The cardinal explained that he approached the problem from a simple observation that many mothers, including his own mother to this day, bless their children, and that a mother never refuses a child a blessing even if they have problems in life.

“The church, as it is traditionally said, is ‘mater et magistra, mother and teacher.’ She must teach, but she is first of all mother. And many people who have same-sex feelings and who are living same-sex lives are particularly sensitive to this very question: ‘Is the church a mother to us?’ And they remain children of God. And they also want to see the church as a mother, and that is why this declaration has hit many so particularly painfully, because they have the feeling that they are being rejected by the church. ”

Cardinal Schönborn received support from other Austrian bishops.

“You can never bless enough,” Bishop Hermann Glettler of Innsbruck said March 24 on the Austrian ORF news program ZIB Nacht. Bishop Glettler is responsible for marriage and family in the Austrian bishops’ conference.

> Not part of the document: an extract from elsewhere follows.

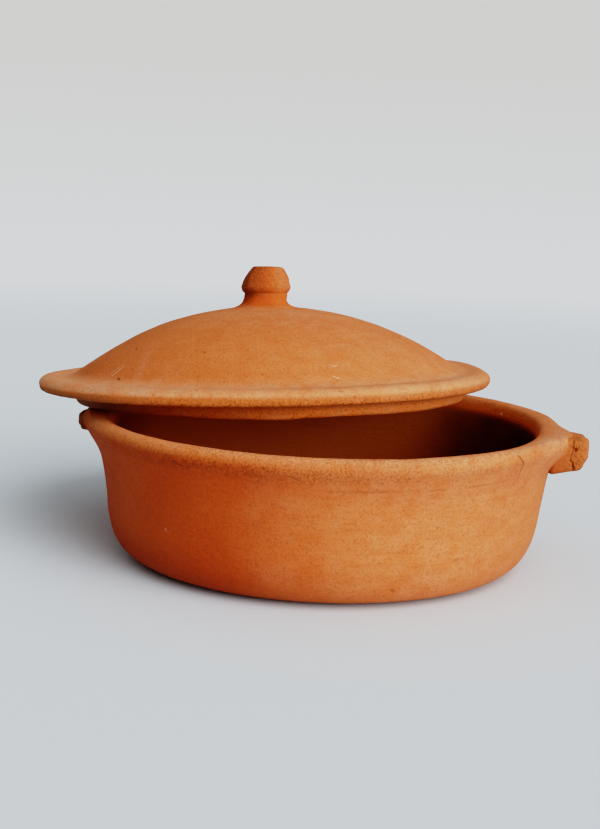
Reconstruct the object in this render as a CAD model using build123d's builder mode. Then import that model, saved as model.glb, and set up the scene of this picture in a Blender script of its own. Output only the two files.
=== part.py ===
"""Covered casserole dish in unglazed earthenware, millimetres, +Z up.

A round, flat-bottomed pot with two stub lugs, and a domed lid with a wide flange, a locating ring
and a knob. The origin is the middle of the pot's flat base, and +X runs along the line of the lugs.
The lid is laid askew: slid off centre towards the back left and tipped the same way, its locating
ring bearing on the pot's rim where the two circles cross.
"""

import os
from math import cos, radians, sin, sqrt

from build123d import *

# ---- Pot ----
pot_height = 82.0
rim_radius = 130.0            # to the crest of the lip
lip_half_width = 4.4
lip_height = 5.2              # from where the lip starts to round over, up to its crest
base_radius = 100.0           # the flat the pot stands on
floor_thickness = 7.5
wall_thickness = 6.6
groove_height = 65.5          # thin line cut round the wall below the rim
groove_depth = 0.5
groove_width = 1.2
groove_cutter_reach = 4.0     # from the bottom of the cut out into the open

# ---- Lugs ----
lug_reach = 150.0             # from the pot's axis to the lug's end
lug_root_width = 46.0
lug_end_width = 26.0
lug_height = 19.5
lug_top_right = 80.5
lug_top_left = 77.5           # the left lug sits a little lower than the right one
lug_root_radius = 124.0       # where it starts, inside the wall that it is trimmed to
lug_root_top_radius = 128.0   # the same along its top, under the lip
lug_root_drop = 5.0           # how much lower its underside is at the root
lug_shoulder_radius = 138.0   # where its underside turns level
lug_nose_drop = 5.85          # from its top down to where it reaches furthest
lug_end_undercut = 2.0        # how far its end leans back below that point
lug_end_slope = 5.0           # and above it
lug_end_radius = 8.0          # of its outer corners seen from above
lug_edge_radius = 3.0         # of its outer corners seen from the front

# ---- Lid, in its own section: distance from its axis and height above the flange's underside ----
flange_radius = 135.2
flange_thickness = 7.5
dome_radius = 194.5           # of the sphere that the dome's outside lies on
dome_height = 46.6            # outside of the crown above the flange's underside
lid_thickness = 6.5
dome_foot_fillet = 6.0
ring_depth = 8.7
ring_top_radius = 122.0
ring_bottom_radius = 118.0
ring_bottom_width = 5.5
ring_edge_radius = 2.0

# ---- Knob ----
knob_foot_radius = 20.0
knob_neck_radius = 12.6
knob_neck_height = 53.5
knob_widest_radius = 14.4
knob_widest_height = 58.5
knob_top_radius = 8.2
knob_top_height = 70.5

# ---- How the lid lies on the pot ----
lid_slide = 59.4              # from the pot's axis to the lid's, level
lid_slide_direction = 140.5   # degrees from +X
lid_tip = 4.35                # degrees, down on the side it slid towards
lid_rest_height = 91.2        # of the flange's underside at the lid's axis

os.makedirs("parts", exist_ok=True)

# ---- Construction shared by the pieces ----
wall_top = pot_height - lip_height
lip_outside = rim_radius + lip_half_width
lip_inside = rim_radius - lip_half_width

# The wall's outside, from the edge of the base to the lip: a round corner, then a slight flare.
wall_outside = [
    (base_radius, 0),
    (rim_radius * 0.860, pot_height * 0.048),
    (rim_radius * 0.915, pot_height * 0.143),
    (rim_radius * 0.948, pot_height * 0.290),
    (rim_radius * 0.966, pot_height * 0.480),
    (rim_radius * 0.986, pot_height * 0.680),
    (rim_radius * 1.013, pot_height * 0.850),
    (lip_outside, wall_top),
]
# The wall's inside, from the lip down to the edge of the floor.
wall_inside = [
    (lip_inside, wall_top),
    (rim_radius * 0.943, pot_height * 0.800),
    (rim_radius * 0.918, pot_height * 0.520),
    (rim_radius * 0.893, pot_height * 0.290),
    (rim_radius * 0.845, pot_height * 0.150),
    (base_radius - wall_thickness, floor_thickness),
]

wall_radius_at_groove = rim_radius * 1.0045   # where the outside passes the groove

slide_angle = radians(lid_slide_direction)
tip_angle = radians(lid_tip)
slide_way = Vector(cos(slide_angle), sin(slide_angle), 0)
lid_origin = slide_way * lid_slide + Vector(0, 0, lid_rest_height)
lid_up = slide_way * sin(tip_angle) + Vector(0, 0, cos(tip_angle))
lid_out = slide_way * cos(tip_angle) - Vector(0, 0, sin(tip_angle))
lid_axis = Axis(lid_origin, lid_up)
lid_section = Plane(origin=lid_origin, x_dir=lid_out, z_dir=lid_out.cross(lid_up))


def dome_outside(distance):
    """Height of the dome's outside at a distance from the lid's axis."""
    return dome_height - dome_radius + sqrt(dome_radius**2 - distance**2)


def dome_inside(distance):
    """Height of the dome's inside at a distance from the lid's axis."""
    inner_radius = dome_radius - lid_thickness
    return dome_height - dome_radius + sqrt(inner_radius**2 - distance**2)


edge_slack = 0.5              # for picking edges out by their radius
dome_centre_drop = dome_radius - dome_height
dome_foot_inside = sqrt((dome_radius - lid_thickness) ** 2 - dome_centre_drop**2)
dome_foot_outside = sqrt(dome_radius**2 - (dome_centre_drop + flange_thickness) ** 2)

# ---- Pot body: base, wall and rolled lip, turned as one piece ----
with BuildPart() as pot_body:
    with BuildSketch(Plane.XZ):
        with BuildLine():
            Line((0, 0), (base_radius, 0))
            Spline(*wall_outside, tangents=[(1, 0), (0.22, 1)])
            ThreePointArc((lip_outside, wall_top), (rim_radius, pot_height), (lip_inside, wall_top))
            Spline(*wall_inside, tangents=[(-0.1, -1), (-1, 0)])
            Line((base_radius - wall_thickness, floor_thickness), (0, floor_thickness))
            Line((0, floor_thickness), (0, 0))
        make_face()
    revolve(axis=Axis.Z)
    # The incised line: a shallow ring of triangular section cut into the wall.
    groove_floor = wall_radius_at_groove - groove_depth
    groove_mouth = groove_floor + groove_cutter_reach
    groove_spread = groove_cutter_reach * groove_width / 2 / groove_depth
    with BuildSketch(Plane.XZ):
        with BuildLine():
            Polyline(
                (groove_floor, groove_height),
                (groove_mouth, groove_height + groove_spread),
                (groove_mouth, groove_height - groove_spread),
                close=True,
            )
        make_face()
    revolve(axis=Axis.Z, mode=Mode.SUBTRACT)
pot_body.part.label = "pot_body"

# What a lug is trimmed to: the pot's outside, filled in.
with BuildPart() as pot_outside:
    with BuildSketch(Plane.XZ):
        with BuildLine():
            Line((0, 0), (base_radius, 0))
            Spline(*wall_outside, tangents=[(1, 0), (0.22, 1)])
            ThreePointArc((lip_outside, wall_top), (rim_radius, pot_height), (lip_inside, wall_top))
            Line((lip_inside, wall_top), (0, wall_top))
            Line((0, wall_top), (0, 0))
        make_face()
    revolve(axis=Axis.Z)


def lug(side, top):
    """A stub of clay pressed on under the rim; side is +1 at +X and -1 at -X."""
    bottom = top - lug_height
    root_bottom = bottom - lug_root_drop

    def outer_corners(face):
        return face.vertices().filter_by(lambda corner: abs(corner.X) > lug_shoulder_radius)

    with BuildPart() as stub:
        # Seen from the front: level on top, blunt at the end, dropping to its root underneath.
        with BuildSketch(Plane.XZ):
            with BuildLine():
                Polyline(
                    (side * lug_root_radius, root_bottom),
                    (side * lug_shoulder_radius, bottom),
                    (side * (lug_reach - lug_end_undercut), bottom),
                    (side * lug_reach, top - lug_nose_drop),
                    (side * (lug_reach - lug_end_slope), top),
                    (side * lug_root_top_radius, top),
                    close=True,
                )
            outline = make_face()
            fillet(outer_corners(outline), lug_edge_radius)
        extrude(amount=lug_root_width / 2, both=True)
        # Seen from above: narrowing outwards, with round corners.
        with BuildSketch(Plane.XY.offset(root_bottom)):
            with BuildLine():
                Polyline(
                    (side * lug_root_radius, lug_root_width / 2),
                    (side * lug_reach, lug_end_width / 2),
                    (side * lug_reach, -lug_end_width / 2),
                    (side * lug_root_radius, -lug_root_width / 2),
                    close=True,
                )
            plan = make_face()
            fillet(outer_corners(plan), lug_end_radius)
        extrude(amount=top - root_bottom, mode=Mode.INTERSECT)
        add(pot_outside.part, mode=Mode.SUBTRACT)
    return stub.part


# ---- Lugs: one at each end of the pot's long axis ----
handle_right = lug(+1, lug_top_right)
handle_right.label = "handle_right"
handle_left = lug(-1, lug_top_left)
handle_left.label = "handle_left"

# ---- Lid shell: dome and flange, turned as one piece and hollow underneath ----
with BuildPart() as lid_shell:
    with BuildSketch(lid_section):
        with BuildLine():
            edge_radius = flange_thickness / 2
            flange_flat = flange_radius - edge_radius
            halfway = dome_foot_outside * 0.5
            halfway_in = dome_foot_inside * 0.5
            ThreePointArc(
                (0, dome_height),
                (halfway, dome_outside(halfway)),
                (dome_foot_outside, flange_thickness),
            )
            Line((dome_foot_outside, flange_thickness), (flange_flat, flange_thickness))
            ThreePointArc((flange_flat, flange_thickness), (flange_radius, edge_radius), (flange_flat, 0))
            Line((flange_flat, 0), (dome_foot_inside, 0))
            ThreePointArc(
                (dome_foot_inside, 0), (halfway_in, dome_inside(halfway_in)), (0, dome_inside(0))
            )
            Line((0, dome_inside(0)), (0, dome_height))
        make_face()
    revolve(axis=lid_axis)
    circles = lid_shell.edges().filter_by(GeomType.CIRCLE)
    fillet(
        circles.filter_by(lambda edge: abs(edge.radius - dome_foot_outside) < edge_slack),
        dome_foot_fillet,
    )
lid_shell.part.label = "lid_shell"

# ---- Locating ring: luted under the flange, leaning in so that it enters the pot's mouth ----
with BuildPart() as lid_collar:
    with BuildSketch(lid_section):
        with BuildLine():
            Polyline(
                (dome_foot_inside, 0),
                (ring_top_radius, 0),
                (ring_bottom_radius, -ring_depth),
                (ring_bottom_radius - ring_bottom_width, -ring_depth),
                close=True,
            )
        make_face()
    revolve(axis=lid_axis)
    circles = lid_collar.edges().filter_by(GeomType.CIRCLE)
    fillet(
        circles.filter_by(lambda edge: (edge.center() - lid_origin).dot(lid_up) < -ring_depth / 2),
        ring_edge_radius,
    )
lid_collar.part.label = "lid_collar"

# ---- Knob: a waisted stub with a flat-topped cap, luted on the crown ----
with BuildPart() as lid_knob:
    with BuildSketch(lid_section):
        with BuildLine():
            foot_middle = knob_foot_radius / 2
            ThreePointArc(
                (0, dome_height),
                (foot_middle, dome_outside(foot_middle)),
                (knob_foot_radius, dome_outside(knob_foot_radius)),
            )
            Spline(
                (knob_foot_radius, dome_outside(knob_foot_radius)),
                (knob_neck_radius, knob_neck_height),
                tangents=[(-1, 0.25), (-0.1, 1)],
            )
            Polyline(
                (knob_neck_radius, knob_neck_height),
                (knob_widest_radius, (knob_neck_height + knob_widest_height) / 2),
                (knob_widest_radius, knob_widest_height),
                (knob_top_radius, knob_top_height),
                (0, knob_top_height),
                (0, dome_height),
            )
        make_face()
    revolve(axis=lid_axis)
lid_knob.part.label = "lid_knob"

# ---- Write one file for each piece ----
export_step(pot_body.part, "parts/pot_body.step")
export_step(handle_right, "parts/handle_right.step")
export_step(handle_left, "parts/handle_left.step")
export_step(lid_shell.part, "parts/lid_shell.step")
export_step(lid_collar.part, "parts/lid_collar.step")
export_step(lid_knob.part, "parts/lid_knob.step")
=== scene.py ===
"""Covered casserole dish in unglazed earthenware: the visual model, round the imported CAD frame.

Metres, +Z up, +X along the line of the pot's lugs. The pieces are turned as a potter turns them,
from a section swept round an axis, and then disturbed by hand-made unevenness, marks and damage.
"""

import math

import bmesh
import bpy
import numpy as np
from mathutils import Matrix, Vector


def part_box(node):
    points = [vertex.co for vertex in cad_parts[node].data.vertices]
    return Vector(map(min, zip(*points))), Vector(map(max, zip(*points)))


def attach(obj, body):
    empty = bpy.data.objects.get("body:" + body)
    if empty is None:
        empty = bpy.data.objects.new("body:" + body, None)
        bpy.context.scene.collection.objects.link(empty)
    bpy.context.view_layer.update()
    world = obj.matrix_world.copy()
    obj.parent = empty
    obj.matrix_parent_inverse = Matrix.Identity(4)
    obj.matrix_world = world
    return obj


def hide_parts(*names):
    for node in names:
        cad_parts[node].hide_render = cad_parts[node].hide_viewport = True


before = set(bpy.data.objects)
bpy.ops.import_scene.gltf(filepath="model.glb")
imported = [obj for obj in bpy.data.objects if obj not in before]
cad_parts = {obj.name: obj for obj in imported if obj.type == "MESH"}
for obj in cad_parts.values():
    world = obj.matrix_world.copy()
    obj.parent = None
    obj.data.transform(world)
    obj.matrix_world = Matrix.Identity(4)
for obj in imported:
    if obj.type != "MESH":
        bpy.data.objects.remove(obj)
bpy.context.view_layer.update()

MM = 0.001

# ---- Sizes, from the CAD nodes' boxes ----
_, pot_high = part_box("pot_body")
lip_outside = pot_high.x
pot_height = pot_high.z
lug_right_low, lug_right_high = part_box("handle_right")
lug_left_low, lug_left_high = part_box("handle_left")

# ---- Sizes repeated from the CAD source, which a box can't give ----
lip_half_width = 4.4 * MM
lip_height = 5.2 * MM
rim_radius = lip_outside - lip_half_width
base_radius = 100 * MM
floor_thickness = 7.5 * MM
wall_thickness = 6.6 * MM
groove_height = 65.5 * MM

flange_radius = 135.2 * MM
flange_thickness = 7.5 * MM
dome_radius = 194.5 * MM
dome_height = 46.6 * MM
lid_thickness = 6.5 * MM
ring_depth = 8.7 * MM
ring_top_radius = 122 * MM
ring_bottom_radius = 118 * MM
ring_bottom_width = 5.5 * MM
knob_foot_radius = 20 * MM
knob_neck_radius = 12.6 * MM
knob_widest_radius = 14.4 * MM
knob_top_height = 70.5 * MM

lid_slide = 59.4 * MM
lid_slide_direction = math.radians(140.5)
lid_tip = math.radians(4.35)
lid_rest_height = 91.2 * MM

# ---- Camera: where the photographer stood, and how the camera was held ----
camera_azimuth = math.radians(-78)
camera_distance = 794 * MM
camera_height = 215.7 * MM
camera_pan = math.radians(1.05)
camera_pitch = math.radians(9.66)
camera_roll = math.radians(2.12)
camera_lens = 60.8

# ---- How many points go round a turned piece ----
turned_segments = 480
knob_segments = 144

# ---- Shape helpers ----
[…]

On March 23, Bishop Josef Marketz of Gurk said in another ORF program that he would defy the Vatican ban: “For me, homosexuals are not second-class Christians, and of course I will always give them a blessing.”

In neighboring Germany, the debate among Catholics has not abated and is opening old rifts among bishops. While some German bishops like Cologne Cardinal Rainer Maria Woelki expressed support for the Vatican statement, Bishop Georg Bätzing, head of the German bishops’ conference, said that in his capacity as bishop of Limburg he did not understand why the congregation issued the note.

“A document that in its argumentation so blatantly closes its mind to a progress in knowledge of both a theological and human-scientific nature will lead to pastoral practice ignoring it,” the bishop said in a statement. He called for “a reassessment of same-sex partnerships and a further development of the church’s sexual morality.”